Myself and my colleague Stuart MacDonald attended a Eurostar webinar today titled “Session-Based Testing in Practice” by Carsten Feilberg.
It was very insightful, and is something we’ll look at trying out next release. Certainly it allows me to gain more of an insight into how SBTM can be applied in practice.
Anyway all I wanted to do was share my notes that I took with others, in the form of a mind map, you can enlarge the image by selecting it.
Darren, I can’t say for the all Weekend Testing facilitators, but “What is the mission? What are the charters?” – are the very first questions we discuss with Michael Larsen at WTAmericas.
Interesting! I’ve only really had experience of week night testing and that’s not how it’s done there.
Does Michael assign charters for each of the testers participating? So that you all look at different area’s or take different approaches to testing a feature, e.g. usability, scalability and so on?
Come on, you’ve been at WTAmericas, at least 2 of them. We even paired for Rapid Reporter mission
The mission is single.
The testers look at the same area and /naturally/ take different approaches – and then share results and thoughts in debriefing. Because the goal is learning in collaboration.
Sadly I’ve only played a bit part in those sessions, as I couldn’t stay the full duration
It sounds like WTA is very similar to Week Night Testing, it differs from what I thought you had described, in that the facilitator makes charters.
These charters would have the testers all testing the same product, but each (or each pair) would focus on different area’s or aspects of that product, so that in the end you’d have more focused results and higher coverage.
It’s kind of like bringing in the aspect of test leadership in a weekend/weeknight testing session. So it might be that it’s not always the facilitators responsibility, the group may spend the first 10mins generating charters and determining a group approach to provide better results.
Darren, what you describe is a great thing, and I’ve been thinking of that. But it depends on the goal which is learning, not coverage. So if the goal is to practice strategic aspects of exploratory testing, then your scenario is definitely a way to go.
Because of the nature of the interaction for many of the sessions, and the limited time frame, we structure many of the sessions in the following manner):
Introductions.
Charter and Mission (with an emphasis on trying to make it narrow so that the discussion and testing efforts can be channeled towards that end).
Paired or solo testing and commentary.
Regroup and debrief/discussion.
The biggest benefit of deciding on the mission and charter is that it allows us to explore a particular topic in a way that is targeted and somewhat focused… and believe me, sometimes that’s not easy to do. It also helps to clarify the objectives so that testers approach the session with the same general approach… and even then, we get some spirited debates because we think some people understood the goals and the mission, only to find out that they heard or interpreted something different.

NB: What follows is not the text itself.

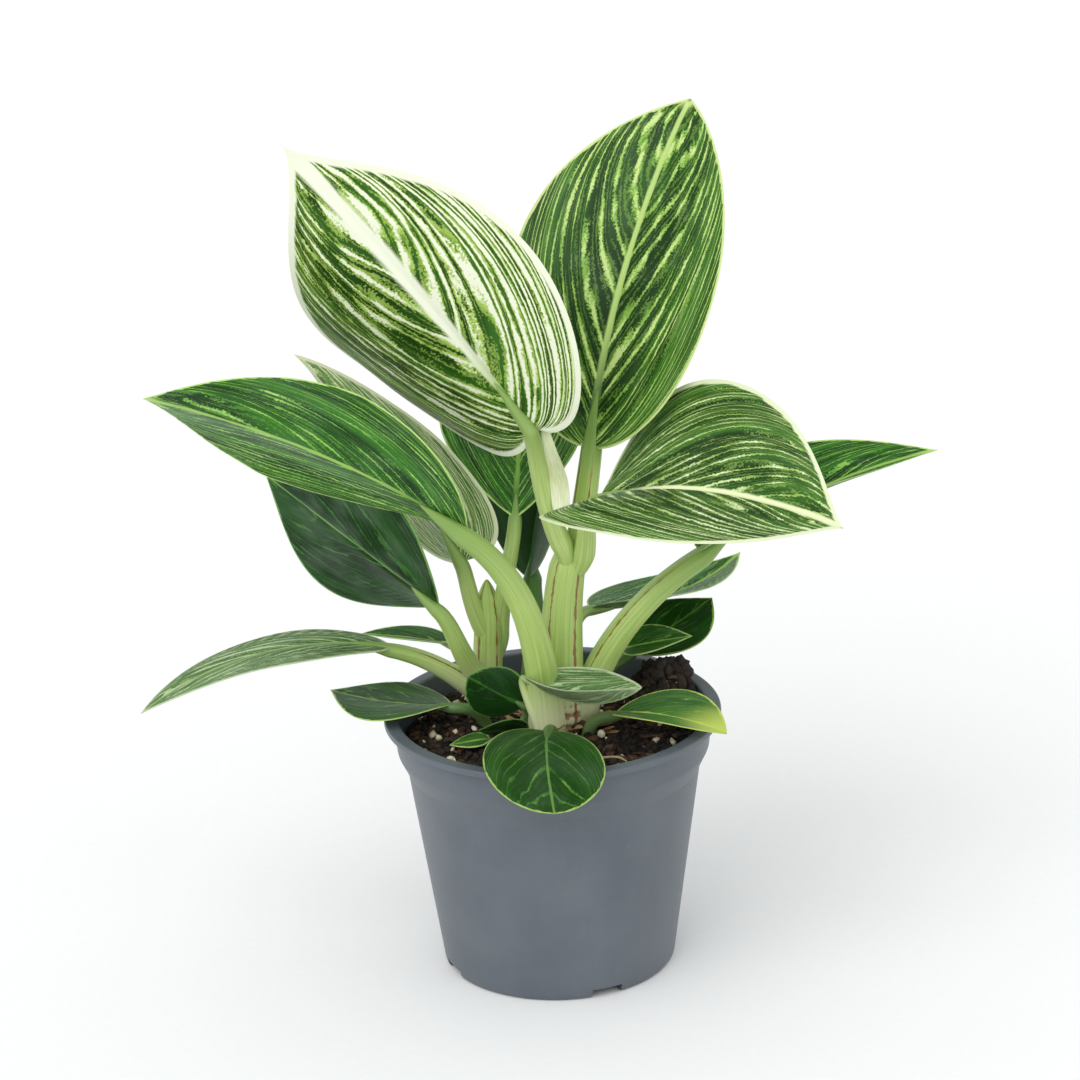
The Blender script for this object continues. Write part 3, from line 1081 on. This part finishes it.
stalks = {
    "light": stalk_finish("smooth_stalk_light", "#c8da90", "#a3bf62", "#8a4a30", 0.0),
    "seamed": stalk_finish("smooth_stalk_seamed", "#c2d684", "#98b757", "#8c4a34", 0.85),
    "dark": stalk_finish("smooth_stalk_dark", "#5f8840", "#3b6426", "#5a4a2c", 0.0, 0.1),
}
print("stalk finishes:", list(stalks))

# %% Sheaths, flakes and roots
def fibre_finish(name, light, dark, roughness, fibre, object_scale):
    """Fibres along the piece, `fibre` mm wide, over patches object_scale mm wide, both as colour."""
    material, tree, shader = finish(name, Roughness=roughness, IOR=1.45)
    place = add(tree, "Attribute", attribute_name="first_place").outputs["Vector"]
    drawn = add(tree, "VectorMath", {0: place, 1: (1 / fibre, 1 / fibre, 0.15)}, operation="MULTIPLY")
    fibres = add(tree, "TexNoise", {"Vector": drawn, "Scale": 1.0, "Detail": 3.0})
    spot = add(tree, "TexCoord").outputs["Object"]
    patch = add(tree, "TexNoise", {"Vector": spot, "Scale": 1 / (object_scale * MM), "Detail": 2.0})
    tone = add(tree, "Math", {0: fibres, 1: patch}, operation="ADD")
    tone = add(tree, "MapRange", {"Value": tone, 1: 0.75, 2: 1.25})
    colour = add(tree, "Mix", {0: tone, 6: dark, 7: light}, data_type="RGBA")
    bump = add(tree, "Bump", {"Strength": 0.5, "Distance": 0.2 * MM, "Height": fibres})
    tree.links.new(colour.outputs[2], shader.inputs["Base Color"])
    tree.links.new(bump.outputs[0], shader.inputs["Normal"])
    return material


young_sheath = fibre_finish("satin_young_sheath", "#eef0d2", "#cfd9a0", 0.5, 0.9, 14)
dry_paper = fibre_finish("dry_sheath_paper", "#b8976a", "#6a4a2e", 0.85, 0.6, 5)
root_skin = fibre_finish("pale_root_skin", "#cdbf98", "#97825a", 0.8, 0.8, 4)
print("fibre finishes made")


# %% [markdown]
# ## Pot and soil finishes
#
# Injection-moulded polypropylene is satin, index 1.49, and slightly cloudy where the plastic ran
# into the mould, with a very fine spark-eroded grain. Peat is nearly black when damp and fully
# matt. Bark chips are red-brown with a fibrous face. Perlite is volcanic glass popped by heat:
# chalky white, stained a little yellow, and pitted.

# %% Pot plastic
def plastic_finish():
    """Cloudy patches 30 mm wide, faint upright draw marks, and a grain of 0.35 mm as bump."""
    material, tree, shader = finish("moulded_polypropylene", IOR=1.49, Roughness=0.42)
    spot = add(tree, "TexCoord").outputs["Object"]
    cloud = add(tree, "TexNoise", {"Vector": spot, "Scale": 1 / (30 * MM), "Detail": 3.0})
    drawn = add(tree, "Mapping", {"Vector": spot, "Scale": (1 / (2 * MM), 1 / (2 * MM), 1 / (45 * MM))})
    marks = add(tree, "TexNoise", {"Vector": drawn, "Scale": 1.0, "Detail": 2.0})
    tone = add(tree, "Math", {0: marks, 1: 0.12, 2: cloud}, operation="MULTIPLY_ADD")
    tone = add(tree, "MapRange", {"Value": tone, 1: 0.4, 2: 0.75})
    colour = add(tree, "Mix", {0: tone, 6: "#555c64", 7: "#60676e"}, data_type="RGBA")
    dust = add(tree, "TexNoise", {"Vector": spot, "Scale": 1 / (0.9 * MM), "Detail": 2.0})
    specks = add(tree, "MapRange", {"Value": dust, 1: 0.7, 2: 0.76, 3: 0.0, 4: 0.35})
    colour = add(tree, "Mix", {0: specks, 6: colour, 7: "#8d8a84"}, data_type="RGBA")
    gloss = add(tree, "MapRange", {"Value": cloud, 3: 0.36, 4: 0.5})
    grain = add(tree, "TexNoise", {"Vector": spot, "Scale": 1 / (0.35 * MM), "Detail": 1.0})
    bump = add(tree, "Bump", {"Strength": 0.12, "Distance": 0.05 * MM, "Height": grain})
    tree.links.new(colour.outputs[2], shader.inputs["Base Color"])
    tree.links.new(gloss.outputs[0], shader.inputs["Roughness"])
    tree.links.new(bump.outputs[0], shader.inputs["Normal"])
    return material


# %% Peat, bark and perlite
def crumb_finish(name, dark, light, grain_size, pits, roughness):
    """Two colours mixed by grain and by each stone's own shade; pits of grain_size mm as bump."""
    material, tree, shader = finish(name, Roughness=roughness, IOR=1.5)
    spot = add(tree, "TexCoord").outputs["Object"]
    own = add(tree, "SeparateXYZ", {0: add(tree, "Attribute",
                                           attribute_name="first_place").outputs["Vector"]})
    grain = add(tree, "TexNoise", {"Vector": spot, "Scale": 1 / (grain_size * MM), "Detail": 4.0,
                                   "Roughness": 0.65})
    tone = add(tree, "Math", {0: own.outputs["X"], 1: 0.5, 2: grain}, operation="MULTIPLY_ADD")
    tone = add(tree, "MapRange", {"Value": tone, 1: 0.4, 2: 1.05})
    colour = add(tree, "Mix", {0: tone, 6: dark, 7: light}, data_type="RGBA")
    bump = add(tree, "Bump", {"Strength": 0.7, "Distance": pits * MM, "Height": grain})
    tree.links.new(colour.outputs[2], shader.inputs["Base Color"])
    tree.links.new(bump.outputs[0], shader.inputs["Normal"])
    return material


pot_plastic = plastic_finish()
peat = crumb_finish("damp_peat", "#110d09", "#3a2d23", 1.6, 0.6, 0.95)
bark_skin = crumb_finish("bark_fibre", "#2c1b12", "#744c31", 1.1, 0.4, 0.8)
perlite_glass = crumb_finish("popped_perlite", "#cfc49c", "#f1ead2", 1.2, 0.4, 0.9)
print("pot and soil finishes made")


# %% [markdown]
# ## Every piece gets its finish, its place in the part, and its slot
#
# Each finer piece takes the place of a packed one, which keeps its record: the pot, the soil, the
# stems, the sheath and all the leaves. Loose crumbs, flakes and roots are new and ride with them.

# %% Finishes and slots
SEAMED = {"leaf_left", "leaf_far_right", "leaf_low_left", "leaf_mid_left", "leaf_top"}
DARK_STALKS = {"leaf_centre_dark", "leaf_crown_round", "leaf_crown_low", "leaf_seedling", "leaf_rim_front",
               "leaf_rim_left", "leaf_rim_right", "leaf_right_back"}
dict.fromkeys(("leaf_top", "leaf_right", "leaf_left", "leaf_far_right", "leaf_right_slim",
                            "leaf_low_left", "leaf_centre_back"), "leaf_striped")


def dress(piece, materials, replaces=None):
    """Gives a piece its materials, ties it to the part's one body, and names what it replaces."""
    for material in materials:
        piece.data.materials.append(material)
    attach(piece, "root")
    if replaces:
        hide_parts(replaces)


for leaf in LEAVES:
    name = leaf["name"]
    stalk = "seamed" if name in SEAMED else "dark" if name in DARK_STALKS else "light"
    top, underside = blades[leaf["finish"]]
    faces = (underside, top) if name in OVERTURNED else (top, underside)
    dress(leaf_pieces[name], (*faces, stalks[stalk]),
          name)
for name, piece in stem_pieces.items():
    dress(piece, [stalks["seamed"]], name)
dress(cream_sheath, [young_sheath], "cream_sheath")
dress(flakes, [dry_paper])
dress(roots, [root_skin])
dress(pot, [pot_plastic], "nursery_pot")
dress(soil_bed, [peat], "potting_soil")
for piece, material in ((crumbs, peat), (clods, peat), (bark, bark_skin), (perlite, perlite_glass)):
    dress(piece, [material])
print("dressed:", len(LEAVES) + 10, "pieces")


# %% [markdown]
# ## Floor and light
#
# The plant stands on a sheet of white card that reaches far behind it. Soft light comes from
# above to the left, weaker light fills from the right, and a pale surround lights the rest, so
# that shadows are soft and only the one under the pot is clear.

# %% Floor
def make_floor():
    """A card 12 m across at height 0, nearly white, with a grain too faint to notice."""
    half = 6000
    floor = new_piece("white_card", [(-half, -half, 0), (half, -half, 0), (half, half, 0),
                                     (-half, half, 0)],
                      [(0, 1, 2, 3)])
    material, tree, shader = finish("white_card_surface", Roughness=0.9)
    spot = add(tree, "TexCoord").outputs["Object"]
    grain = add(tree, "TexNoise", {"Vector": spot, "Scale": 1 / (3 * MM), "Detail": 2.0})
    colour = add(tree, "Mix", {0: grain, 6: "#f4f4f3", 7: "#f8f8f7"}, data_type="RGBA")
    tree.links.new(colour.outputs[2], shader.inputs["Base Color"])
    floor.data.materials.append(material)
    return floor


def make_sun(name, place, strength, spread):
    """Even light from one side, as from a very large soft box far away: spread is its angle."""
    data = bpy.data.lights.new(name, "SUN")
    data.energy, data.angle = strength, math.radians(spread)
    light = bpy.data.objects.new(name, data)
    light.location = place
    light.rotation_euler = (Vector(TARGET * MM) - Vector(place)).to_track_quat("-Z", "Y").to_euler()
    bpy.context.scene.collection.objects.link(light)


make_floor()
make_sun("window_light", (-0.9, -1.3, 1.7), 1.15, 50)
make_sun("fill_light", (1.2, -1.9, 1.0), 0.4, 70)
world = bpy.data.worlds.new("pale_surround")
world.use_nodes = True
world.node_tree.nodes["Background"].inputs["Color"].default_value = linear("#f3f5f7")
world.node_tree.nodes["Background"].inputs["Strength"].default_value = 0.92
bpy.context.scene.world = world
bpy.context.scene.view_settings.view_transform = "Standard"
print("floor and lights made")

All in all, it makes for lively and interesting sessions .
Yeah Michael, I notice that a lot myself in these sessions, that when you think people understood the mission when the debrief comes about you find they clearly haven’t. The same can be said when facilitating some session, in that the facilitator may think the mission makes perfect sense, only to find that the testers are baffled to it’s purpose or goal.
If you do attempt to try any leadership style missions, give me some forewarning and I’ll be sure to try my best to attend it.
Darren, at WTA 07 the mission was to push people into questioning the mission Look it up.
The mission:
http://automation-beyond.com/resources/testing-challenges/smart-enough/
My experience report: http://automation-beyond.com/2011/02/22/wta-07-questioning-the-mission/
Sounds like my kind of session! Nice initiative Albert
@Albert
I certainly think there could be a lot to gain. It would allow you to work on skills which you could directly apply to your workplace. Certainly though it has the danger of falling apart with poor leadership.
It’s interesting though, certainly something I’d be keen to participate in at some point. There was a lot of talk about this at last night weeknight testing session, Martin Jansson (The Test Eye) had been tweeting about leadership in these sessions a few days back also. So it seems there could be an interest from others to give it a try.